Indexes provide a birds-eye view of what the overall market’s doing. When people say that “the stock market is up 1% today,” they are likely referring to one of these indexes (rather than the entire stock market).
Buying an S&P 500 index fund is similar to buying a small portion of all the 500+ companies in the index — but it’s much simpler to do.
For an investor who doesn’t want to research specific companies or spend much time on investment strategy, buying index funds is an excellent option.
How do stocks work?
Stocks represent fractional ownership of companies. Individuals can buy “shares” in the company’s stock. When you see Netflix stock trading at $400, that means that one share of Netflix stock is worth $400.
Publicly traded companies list their shares on the stock market to be bought and sold by everyday people.
When an investor buys a share of a company, they now own a very small percentage of that company. If the company is worth more in the future, that share will be worth more.
When companies make a profit, they may choose to distribute some of that profit to their shareholders in the form of dividends. Dividends are excellent for passive income.
Types of stock
The more in-depth answer to “how do stocks work” also depends on the specific type of stock.
Common stock — Common stock is the standard type of stock purchased on exchanges. It represents fractional ownership of the given company and it allows voting rights for major company decisions. Common stock may or may not receive dividends, depending on the company.
Preferred stock — Preferred stock doesn’t come with voting rights, but it has priority in dividend distributions. Some types of preferred stock function similarly to a bond, in that the owner of the preferred stock is guaranteed a stream of income (dividends).
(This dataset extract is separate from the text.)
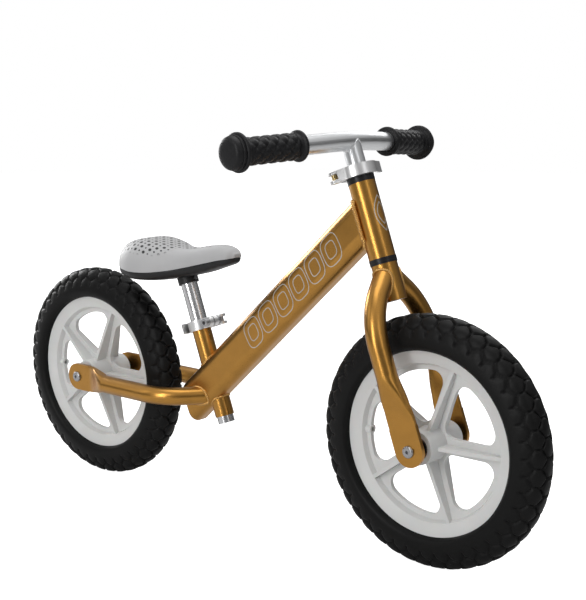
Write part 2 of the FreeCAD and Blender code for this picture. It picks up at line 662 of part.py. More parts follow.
def clamp_lever():
    """Cam lever: forked round the barrel, wrapped round the collar, with a flared tip."""
    outer = LEVER_R + LEVER_THICK
    pivot = Vector(SKEWER_REACH, cam_centre(), 0)
    middle = (LEVER_FROM + LEVER_TO) / 2
    ends = [polar(outer, LEVER_FROM), polar(LEVER_R, LEVER_FROM), polar(LEVER_R, LEVER_TO), polar(outer, LEVER_TO)]
    band = Part.Wire([
        Part.makeLine(ends[0], ends[1]),
        Part.Arc(ends[1], polar(LEVER_R, middle), ends[2]).toShape(),
        Part.makeLine(ends[2], ends[3]),
        Part.Arc(ends[3], polar(outer, middle), ends[0]).toShape(),
    ])
    shape = Part.Face(band).extrude(Vector(0, 0, CLAMP_HEIGHT))
    cam = rod(CAM_R, CLAMP_HEIGHT, pivot)
    neck = [ends[1], ends[0], pivot + Vector(0, CAM_R, 0), pivot + polar(CAM_R - FIT, 215.0)]
    shape = shape.fuse(cam).fuse(Part.Face(Part.makePolygon(neck + [neck[0]])).extrude(Vector(0, 0, CLAMP_HEIGHT)))
    along = polar(1.0, LEVER_TO + 90.0 - LEVER_FLARE)
    tip = [ends[2], ends[2] + along * LEVER_TIP, ends[3] + along * LEVER_TIP, ends[3]]
    shape = shape.fuse(Part.Face(Part.makePolygon(tip + [tip[0]])).extrude(Vector(0, 0, CLAMP_HEIGHT)))
    low = Vector(SKEWER_REACH - CAM_R - 1.5, 0, (CLAMP_HEIGHT - PRONG_GAP) / 2)
    high = Vector(SKEWER_REACH + 2 * CAM_R, 2 * cam_centre(), (CLAMP_HEIGHT + PRONG_GAP) / 2)
    shape = shape.cut(block(low, high))
    return largest(shape.cut(rod(BARREL_R + FIT, CLAMP_HEIGHT, pivot)))


def save_clamp(name, frame):
    """Every piece of one quick-release clamp."""
    save(name + "_collar", placed(clamp_collar(), frame))
    save(name + "_nut", placed(clamp_nut(), frame))
    save(name + "_skewer", placed(clamp_skewer(), frame))
    save(name + "_washer", placed(clamp_washer(), frame))
    save(name + "_barrel", placed(clamp_barrel(), frame))
    save(name + "_lever", placed(clamp_lever(), frame))


# ---------------------------------------------------------------- handlebar
def bar_path():
    """Centre line of the bar in its own plane: bent gently in the middle, swept back."""
    sweep = math.radians(BAR_SWEEP)
    turn = Vector(-BAR_BEND_R, 0, 0)
    shoulders = [turn + polar(BAR_BEND_R, s * BAR_SWEEP) for s in (-1, 1)]
    straight = (BAR_HALF - shoulders[1].y) / math.cos(sweep)
    run = polar(straight, 90.0 + BAR_SWEEP)
    tips = [shoulders[0] + Vector(run.x, -run.y, 0), shoulders[1] + run]
    bend = Part.Arc(shoulders[0], Vector(0, 0, 0), shoulders[1]).toShape()
    edges = [Part.makeLine(tips[0], shoulders[0]), bend, Part.makeLine(shoulders[1], tips[1])]
    return Part.Wire(edges), tips[0], run


def bar_solid(radius):
    path, tip, run = bar_path()
    bar = swept(path, radius, tip, Vector(-run.x, run.y, 0))
    return placed(bar, HEAD.multiply(FreeCAD.Placement(Vector(0, 0, BAR_Z), FreeCAD.Rotation())))


def handlebar():
    return bar_solid(BAR_R).cut(bar_solid(BAR_R - POST_WALL))


def stem():
    """Stem tube, cut to seat under the bar."""
    bottom = STEM_CLAMP_Z + CLAMP_OVERLAP - STEM_INSERT
    tube = ring(CLAMPED_POST_R, CLAMPED_POST_R - POST_WALL, BAR_Z - bottom, Vector(0, 0, bottom))
    return largest(placed(tube, HEAD).cut(bar_solid(BAR_R)))


def grip(side):
    """Rubber grip pushed over the bar's end, closed at the outside."""
    path, tip, run = bar_path()
    shoulder = polar(BAR_BEND_R, BAR_SWEEP) - Vector(BAR_BEND_R, 0, 0)
    outwards = Vector(run.x, run.y, 0).normalize()
    start = shoulder + outwards * ((GRIP_START - shoulder.y) / outwards.y)
    outline = [Vector(radius, 0, along) for along, radius in GRIP_OUTLINE]
    closed = [Vector(0, 0, 0)] + outline + [Vector(0, 0, GRIP_OUTLINE[-1][0])]
    body = turned(closed, axis=UP)
    bore = GRIP_OUTLINE[-1][0] - GRIP_END_WALL
    body = body.cut(rod(BAR_R + FIT, bore))
    body.Placement = FreeCAD.Placement(start, FreeCAD.Rotation(UP, outwards))
    if side < 0:
        body = body.mirror(Vector(0, 0, 0), SIDE)
    return placed(body, HEAD.multiply(FreeCAD.Placement(Vector(0, 0, BAR_Z), FreeCAD.Rotation())))


# ---------------------------------------------------------------- saddle
def arch(x, half_width, foot, top, squareness, dome):
    """Section across the saddle: a flat edge closed by an arch that may hang down."""
    points = []
    last = SADDLE_ARCH_POINTS - 1
    for i in range(SADDLE_ARCH_POINTS):
        a = math.pi * i / last
        c = math.copysign(abs(math.cos(a)) ** squareness, math.cos(a))
        points.append(Vector(x, half_width * c, foot + (top - foot) * abs(math.sin(a)) ** dome))
    points[0] = Vector(x, half_width, foot)
    points[last] = Vector(x, -half_width, foot)
    curve = Part.BSplineCurve()
    curve.interpolate(points)
    return Part.Wire([curve.toShape(), Part.makeLine(points[last], points[0])])


def seam_below():
    """Everything below the surface where the pad sits on the base."""
    points = [Vector(SADDLE.x - back, -WHEEL_R, SADDLE.z + seam) for back, w, seam, t, b in SADDLE_STATIONS]
    points[0] = points[0] + Vector(-HEAD_R, 0, 0)
    points[-1] = points[-1] + Vector(HEAD_R, 0, 0)
    curve = Part.BSplineCurve()
    curve.interpolate(points)
    deep = Vector(0, 0, -2 * WHEEL_R)
    sides = Part.makePolygon([points[-1], points[-1] + deep, points[0] + deep, points[0]])
    return Part.Face(Part.Wire([curve.toShape()] + sides.Edges)).extrude(Vector(0, 2 * WHEEL_R, 0))


def saddle_pad(below):
    """Soft pad: domed over each station and cut flat on the seam."""
    sections = []
    for back, width, seam, top, under in SADDLE_STATIONS:
        foot = SADDLE.z + seam - SEAM_LAP
        sections.append(arch(SADDLE.x - back, width, foot, SADDLE.z + top, PAD_SQUARE, PAD_DOME))
    return largest(Part.makeLoft(sections, True).cut(below))


def saddle_base(below):
    """Stiff base under the pad, with the socket that takes the post."""
    sections = []
    for back, width, seam, top, under in SADDLE_STATIONS:
        foot = SADDLE.z + seam + SEAM_LAP
        low = SADDLE.z + under
        sections.append(arch(SADDLE.x - back, width - PAD_OVERHANG, foot, low, PAD_SQUARE, BASE_DOME))
    base = Part.makeLoft(sections, True).common(below)
    mouth = Vector(0, 0, SADDLE_Z)
    socket = placed(rod(SOCKET_R, SOCKET_LENGTH, mouth).mirror(Vector(0, 0, 0), FWD), SEAT).common(below)
    bore = placed(rod(CLAMPED_BORE_R, POST_IN_SOCKET + FIT, mouth).mirror(Vector(0, 0, 0), FWD), SEAT)
    return largest(base.fuse(socket).cut(bore).cut(saddle_bolt(FIT)))


def saddle_bolt(gap):
    """Bolt through the front of the socket that pins the post."""
    height = SADDLE_Z + SADDLE_BOLT_UP
    start = Vector(CLAMPED_POST_R + FIT, 0, height)
    shank = rod(SADDLE_BOLT_SHANK_R + gap, SOCKET_R - CLAMPED_POST_R, start, FWD)
    head = rod(SADDLE_BOLT_R, SADDLE_BOLT_HEAD, Vector(SOCKET_R, 0, height), FWD)
    bolt = shank.fuse(head)
    if gap == 0.0:
        face = Vector(SOCKET_R + SADDLE_BOLT_HEAD, 0, height)
        bolt = bolt.cut(hexagon(SADDLE_BOLT_HEX, SADDLE_BOLT_HEX_DEPTH, face, -FWD))
    return placed(bolt, SEAT)


def seat_post():
    length = SADDLE_Z + POST_IN_SOCKET + POST_BELOW
    return placed(ring(CLAMPED_POST_R, CLAMPED_POST_R - POST_WALL, length, Vector(0, 0, -POST_BELOW)), SEAT)


# ---------------------------------------------------------------- nodes
os.makedirs("parts", exist_ok=True)

save_wheel("front", FRONT_WHEEL)
save_wheel("rear", REAR_WHEEL)

left_stay = stay()
save("main_tube", main_tube())
save("head_tube", head_tube())
save("seat_tube", placed(slotted_tube(-SEAT_TUBE_BELOW, SEAT_TUBE_ABOVE, 1), SEAT))
save("stay_left", left_stay)
save("stay_right", left_stay.mirror(Vector(0, 0, 0), SIDE))
save("headset_lower_cup", headset_cup(-LOWER_CUP, LOWER_CUP, 0.0))
save("headset_upper_cup", headset_cup(HEAD_LENGTH, UPPER_CUP, HEAD_LENGTH - CUP_SLEEVE))
save_clamp("seat_clamp", clamp_frame(SEAT, SEAT_CLAMP_Z, 0.0))

left_leg = fork_leg()
crown_bottom = -LOWER_CUP - HEADSET_GAP - CROWN_RACE - CROWN_LENGTH
steerer_top = STEM_CLAMP_Z + CLAMP_OVERLAP
save("fork_leg_left", placed(left_leg, FORK))
save("fork_leg_right", placed(left_leg.mirror(Vector(0, 0, 0), SIDE), FORK))
save("fork_crown", placed(ring(CROWN_R, STEERER_R + FIT, CROWN_LENGTH, Vector(0, 0, crown_bottom)), HEAD))
save("fork_steerer", placed(slotted_tube(crown_bottom, steerer_top, -1), HEAD))
save("headset_crown_race", headset_race(crown_bottom + CROWN_LENGTH, CROWN_RACE))
save("headset_top_race", headset_race(HEAD_LENGTH + UPPER_CUP + HEADSET_GAP, TOP_RACE))
save_clamp("stem_clamp", clamp_frame(HEAD, STEM_CLAMP_Z, 180.0))

save("handlebar", handlebar())
save("stem", stem())
save("grip_left", grip(1))
save("grip_right", grip(-1))

below_seam = seam_below()
save("seat_post", seat_post())
save("saddle_base", saddle_base(below_seam))
save("saddle_pad", saddle_pad(below_seam))
save("saddle_bolt", saddle_bolt(0.0))
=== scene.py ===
import logging
import math
from dataclasses import dataclass, field
from enum import Enum
from typing import Callable

import bmesh
import bpy
import numpy as np
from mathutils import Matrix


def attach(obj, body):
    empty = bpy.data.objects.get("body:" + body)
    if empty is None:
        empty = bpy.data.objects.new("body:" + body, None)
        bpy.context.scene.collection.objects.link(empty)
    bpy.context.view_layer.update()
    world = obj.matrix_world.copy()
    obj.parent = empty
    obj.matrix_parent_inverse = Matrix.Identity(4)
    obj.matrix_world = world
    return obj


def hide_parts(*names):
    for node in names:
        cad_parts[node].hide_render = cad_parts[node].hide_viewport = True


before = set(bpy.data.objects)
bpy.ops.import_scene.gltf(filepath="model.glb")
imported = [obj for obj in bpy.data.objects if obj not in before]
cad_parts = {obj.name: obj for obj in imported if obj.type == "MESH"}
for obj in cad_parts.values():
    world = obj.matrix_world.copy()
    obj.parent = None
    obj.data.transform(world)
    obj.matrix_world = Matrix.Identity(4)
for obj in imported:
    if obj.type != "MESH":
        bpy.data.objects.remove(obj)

# The looks of a child's balance bike. Metres, +Z up, +X forwards, +Y to the rider's left, with the
# origin on the ground midway between the wheels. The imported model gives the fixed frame; new pieces
# stand for the soft and patterned parts and add the weld beads and printed outlines.

Array = np.ndarray
LOG = logging.getLogger("balance_bike")

MM = 0.001
LEAN = math.radians(20.0)
FORWARD = np.array([math.cos(LEAN), 0.0, math.sin(LEAN)])
SIDE = np.array([0.0, 1.0, 0.0])
UP_AXIS = np.array([-math.sin(LEAN), 0.0, math.cos(LEAN)])


# ---------------------------------------------------------------- shared geometry
def unit(vectors: Array) -> Array:
    """Scale vectors to length one.

    Args:
        vectors: Array whose last axis holds the components.

    Returns:
        The same directions, each vector divided by its own length.
    """
    return vectors / np.linalg.norm(vectors, axis=-1, keepdims=True)


def ease(values: Array) -> Array:
    """Smooth step: clamp to 0..1, then three squares less two cubes."""
    inside = np.clip(values, 0.0, 1.0)
    return inside * inside * (3.0 - 2.0 * inside)


def spline(points: Array, samples: int) -> Array:
    """Catmull-Rom curve through a row of points.

    Each span is a cubic whose end slopes are half the difference of the neighbouring points.

    Args:
        points: Knots by components.
        samples: How many points to return, evenly spaced by knot number.

    Returns:
        Samples by components, starting and ending on the end knots.
    """
    knots = np.vstack([2 * points[0] - points[1], points, 2 * points[-1] - points[-2]])
    place = np.linspace(0.0, len(points) - 1.0, samples)
    span = np.minimum(place.astype(int), len(points) - 2)
    t = (place - span)[:, None]
    a, b, c, d = (knots[span + i] for i in range(4))
    return 0.5 * (2 * b + (c - a) * t + (2 * a - 5 * b + 4 * c - d) * t**2 + (3 * b - a - 3 * c + d) * t**3)


def evenly(loop: Array, samples: int) -> Array:
    """Points spaced evenly by length round a closed loop.

    Args:
        loop: Points of the loop in order, without the first one repeated.
        samples: How many points to return.

    Returns:
        Samples by three, linearly interpolated on the summed length of the loop's sides.
    """
    closed = np.vstack([loop, loop[:1]])
    run = np.concatenate([[0.0], np.cumsum(np.linalg.norm(np.diff(closed, axis=0), axis=1))])
    wanted = np.linspace(0.0, run[-1], samples, endpoint=False)
    return np.stack([np.interp(wanted, run, closed[:, k]) for k in range(3)], axis=1)


def loop_length(loop: Array) -> float:
    """Length once round a closed loop of points."""
    return float(np.linalg.norm(np.roll(loop, -1, axis=0) - loop, axis=1).sum())


@dataclass(frozen=True)
class Axes:
    """A place and three directions, as a tube's own axis system."""

    origin: tuple[float, float, float]
    x: tuple[float, float, float]
    z: tuple[float, float, float]

    def place(self, local: Array) -> Array:
        """Carry points from this axis system to the bike's.

        Args:
            local: Array whose last axis is x, y and z in this system, y to the rider's left.

        Returns:
            The same points measured from the bike's origin.
        """
        x, z = np.array(self.x), np.array(self.z)
        return np.array(self.origin) + local[..., :1] * x + local[..., 1:2] * SIDE + local[..., 2:] * z

    def measure(self, points: Array) -> Array:
        """Carry points from the bike's axis system into this one.

        Args:
            points: Array whose last axis is x, y and z from the bike's origin.

        Returns:
            Their components along this system's three directions.
        """
        away = points - np.array(self.origin)
        return np.stack([away @ np.array(self.x), away @ SIDE, away @ np.array(self.z)], axis=-1)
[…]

Over-the-counter (OTC) stocks — OTC stocks are stocks in companies that don’t meet the requirements to be traded on a major stock exchange. Instead, they are traded on OTC markets, which use “market makers” to facilitate trades. OTC stocks are less regulated and may be riskier to invest in.
There are other categories of stock that investors may refer to, such as value stocks, growth stocks or blue-chip stocks. These terms are defined in greater detail in this guide to the different types of stocks.
How do stock market transactions work?
The stock market connects buyers and sellers. There’s a common misconception that when you buy a stock, you’re buying it from the company itself.
This is only the case during the initial public offering (IPO). To illustrate how this works, let’s look at an example.
Company XYZ is growing and wants to raise money
They decide to conduct an IPO and sell company shares to the public
They list 1,000,000 shares at an IPO price of $50 per share
Investors, hedge funds, and financial institutions buy all the shares for $50 each shortly before the IPO date
The company raises $50 million (minus fees) from the shares that they can use to operate the business
On the IPO date, the shares begin trading on the stock market and anyone can buy them
From here on out, shares are traded directly between investors. For someone to buy a share, someone else has to sell one. The company itself no longer raises any funds or sells shares directly
After the IPO date, the market sets the price for the stock. If investors believe the stock is worth more than $50 per share, they may push the price up to $60, $70, or even $100+ per share. If they don’t think the company is worth that much, the price may fall below the IPO price of $50.
Every transaction on the stock market involves a buyer and a seller. Transactions take place during market hours (9:30 a.m. to 4 p.m. ET, Monday through Friday), although some investors participate in premarket and aftermarket trading.
Orders are placed on either end — a seller could place an order to sell 50 shares at “market” price (meaning the current market price of that stock), or a buyer could place an order to buy 10,000 shares at $25 per share.
The seller’s order would complete instantly, as long as it was during market hour; the buyer’s order would only complete if sellers were willing to sell for $25 per share. If the price was $26 per share, for example, the buyer’s order wouldn’t fill until the market price drops.